Time & Temper. But the Laotian terrain and temperament are both frustrating. Military men view with distaste the prospect of fighting a sputtery war that could be fed endlessly across the long borders with the Communist world.

The development men find the Laotian people charming, but by Western standards, bone lazy. In other backward lands, it is popular to write this quality off to malnutrition, liver flukes and intestinal parasites, but in Laos (where these afflictions also abound) lethargy extends to the highest rank of princelings, raised on French cuisine. The favorite phrase in Laos is bo pen nyan, a vaguely negative phrase that means anything from "too bad" to "it doesn't matter." Peasants listen with interest when U.S. experts explain scientific agriculture. But when they learn that the aim is to double production rather than to halve the work, they give the new notions a cold shoulder.

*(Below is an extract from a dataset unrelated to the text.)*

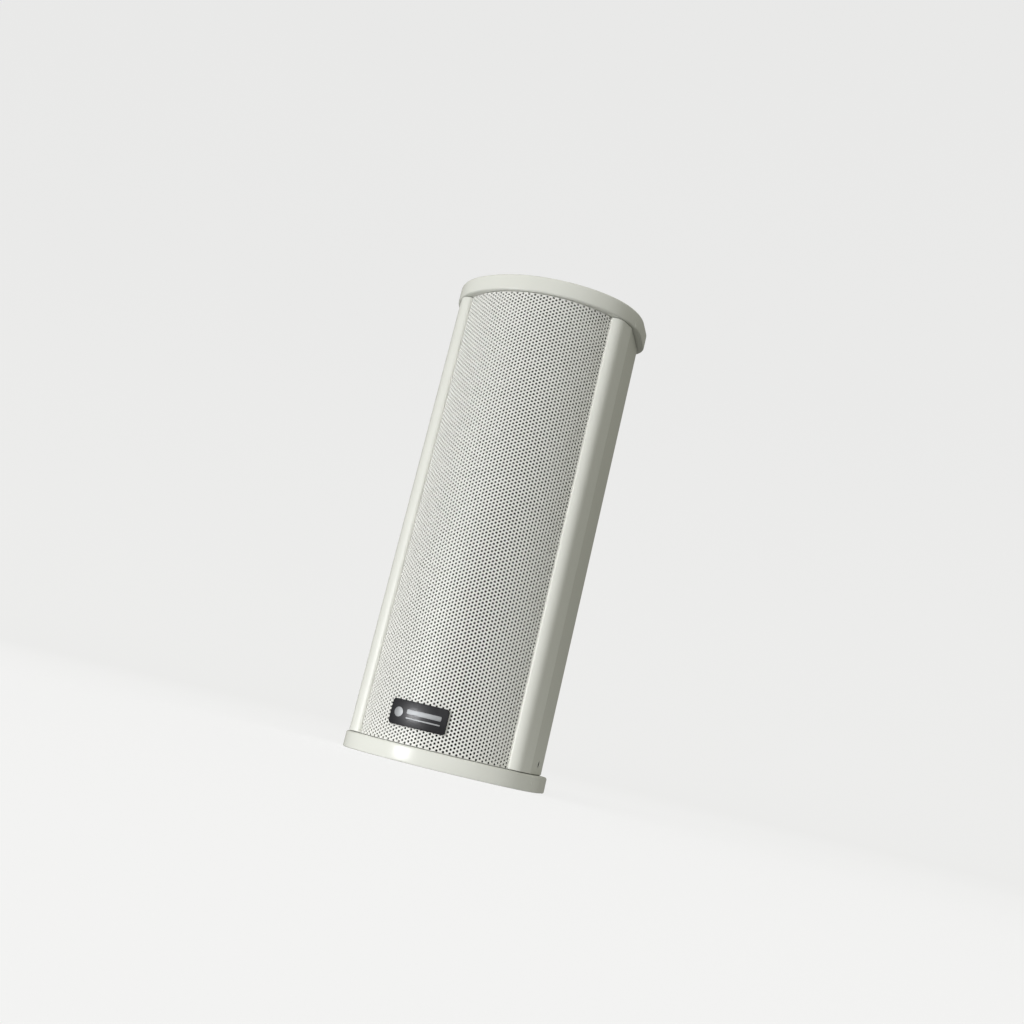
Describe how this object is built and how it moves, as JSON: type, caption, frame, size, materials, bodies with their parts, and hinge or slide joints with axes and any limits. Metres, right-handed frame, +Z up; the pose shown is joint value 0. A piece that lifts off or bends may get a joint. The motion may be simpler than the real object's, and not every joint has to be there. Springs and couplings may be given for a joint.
{
  "type": "column loudspeaker",
  "caption": "Short wall-mount column loudspeaker: curved perforated grille in a D-section aluminium housing between two overhanging end caps, small full-range drivers inside.",
  "frame": {"origin": "on the underside of the bottom cap, under the middle of the object's width and depth", "axes": "+Z up along the column, -Y is the grille side, +X to the right when the grille is looked at from the front"},
  "size_m": [0.108, 0.078, 0.266],
  "materials": {
    "housing_paint": "satin off-white powder coat on extruded aluminium",
    "grille_paint": "satin off-white powder coat on perforated steel",
    "cap_plastic": "moulded off-white satin ABS",
    "black_cloth": "open acoustic cloth",
    "black_gloss": "black gloss with a brushed silver motif",
    "rubber": "matt black",
    "gasket": "grey sponge rubber",
    "black_steel": "black oxide",
    "baffle_board": "dark sealed fibreboard",
    "basket_paint": "pressed steel, black coat",
    "cone_paper": "treated paper",
    "spider_cloth": "resin-dipped corrugated cloth",
    "copper": "enamelled copper wire",
    "bright_steel": "zinc plated",
    "ferrite": "sintered ferrite",
    "core_steel": "stacked laminations",
    "winding_tape": "polyester tape",
    "black_plastic": "moulded black",
    "lead_sleeve": "PVC insulated wire"
  },
  "bodies": {
    "root": {"housing_shell": "housing_paint", "front_grille": "grille_paint", "grille_cloth": "black_cloth", "badge": "black_gloss", "top_cap": "cap_plastic", "bottom_cap": "cap_plastic", "top_seal": "gasket", "bottom_seal": "gasket", "top_cap_screw_front_left": "black_steel", "top_cap_screw_rear_left": "black_steel", "top_cap_screw_front_right": "black_steel", "top_cap_screw_rear_right": "black_steel", "bottom_cap_screw_front_left": "black_steel", "bottom_cap_screw_rear_left": "black_steel", "bottom_cap_screw_front_right": "black_steel", "bottom_cap_screw_rear_right": "black_steel", "side_screw_left": "black_steel", "side_screw_right": "black_steel", "baffle": "baffle_board", "driver_basket_lower": "basket_paint", "driver_surround_lower": "rubber", "driver_spider_lower": "spider_cloth", "magnet_top_plate_lower": "bright_steel", "magnet_lower": "ferrite", "magnet_yoke_lower": "bright_steel", "driver_terminal_lower": "winding_tape", "driver_screw_lower_1": "black_steel", "driver_screw_lower_2": "black_steel", "driver_screw_lower_3": "black_steel", "driver_screw_lower_4": "black_steel", "driver_basket_upper": "basket_paint", "driver_surround_upper": "rubber", "driver_spider_upper": "spider_cloth", "magnet_top_plate_upper": "bright_steel", "magnet_upper": "ferrite", "magnet_yoke_upper": "bright_steel", "driver_terminal_upper": "winding_tape", "driver_screw_upper_1": "black_steel", "driver_screw_upper_2": "black_steel", "driver_screw_upper_3": "black_steel", "driver_screw_upper_4": "black_steel", "transformer_core": "core_steel", "transformer_winding": "winding_tape", "transformer_bracket": "bright_steel", "transformer_screw_lower": "black_steel", "transformer_screw_upper": "black_steel", "mounting_insert_lower": "bright_steel", "mounting_insert_upper": "bright_steel", "terminal_plate": "black_plastic", "terminal_block": "black_plastic", "terminal_screw_left": "black_steel", "terminal_screw_right": "black_steel", "input_lead": "lead_sleeve", "speaker_lead": "lead_sleeve"},
    "cone_lower": {"driver_cone_lower": "cone_paper", "driver_dust_cap_lower": "cone_paper", "voice_coil_lower": "copper"},
    "cone_upper": {"driver_cone_upper": "cone_paper", "driver_dust_cap_upper": "cone_paper", "voice_coil_upper": "copper"}
  },
  "joints": [
    {"name": "lower_cone_travel", "type": "slide", "parent": "root", "child": "cone_lower", "axis": [0, -1, 0], "range_m": [-0.0015, 0.0015], "stiffness_N_per_m": 1700},
    {"name": "upper_cone_travel", "type": "slide", "parent": "root", "child": "cone_upper", "axis": [0, -1, 0], "range_m": [-0.0015, 0.0015], "stiffness_N_per_m": 1700}
  ]
}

Old Lan Xang. A branch of the Thai peoples, the Lao were driven out of southern China by Kublai Khan in the 13th century and fled south to the valleys of the Mekong behind a legendary king, Khun Borom, who rode "a white elephant with beautiful black lips and eyelids." There was, a century later, a brief foray at empire. King Fah Ngum, born with a set of 33 pointed teeth, grabbed all of present-day Laos and part of Thailand by elephant charge and labeled it all Lan Xang Horn Khao, "Land of the Million Elephants and the W'hite Parasol." He installed the golden Prabang Buddha that the present King guards today.

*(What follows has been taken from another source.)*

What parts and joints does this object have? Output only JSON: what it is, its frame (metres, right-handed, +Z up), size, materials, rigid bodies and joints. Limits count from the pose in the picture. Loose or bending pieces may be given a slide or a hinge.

But it was not in the indolent Laotian manner to create a unified nation. The Lao stuck to the lush valleys, where the living was easy, and lorded it over the darker, aboriginal inhabitants who are still known in Laos today as Kha (slaves). To the hills came a fierce assortment of immigrants: Black Thai and White Thai, Yao and Youne and Meo. Adept with the poisoned dart, the crossbow and the animal pit, the 80-odd hill tribes dislike the valley-dwelling Lao and number about half the country's 2,000,000 population.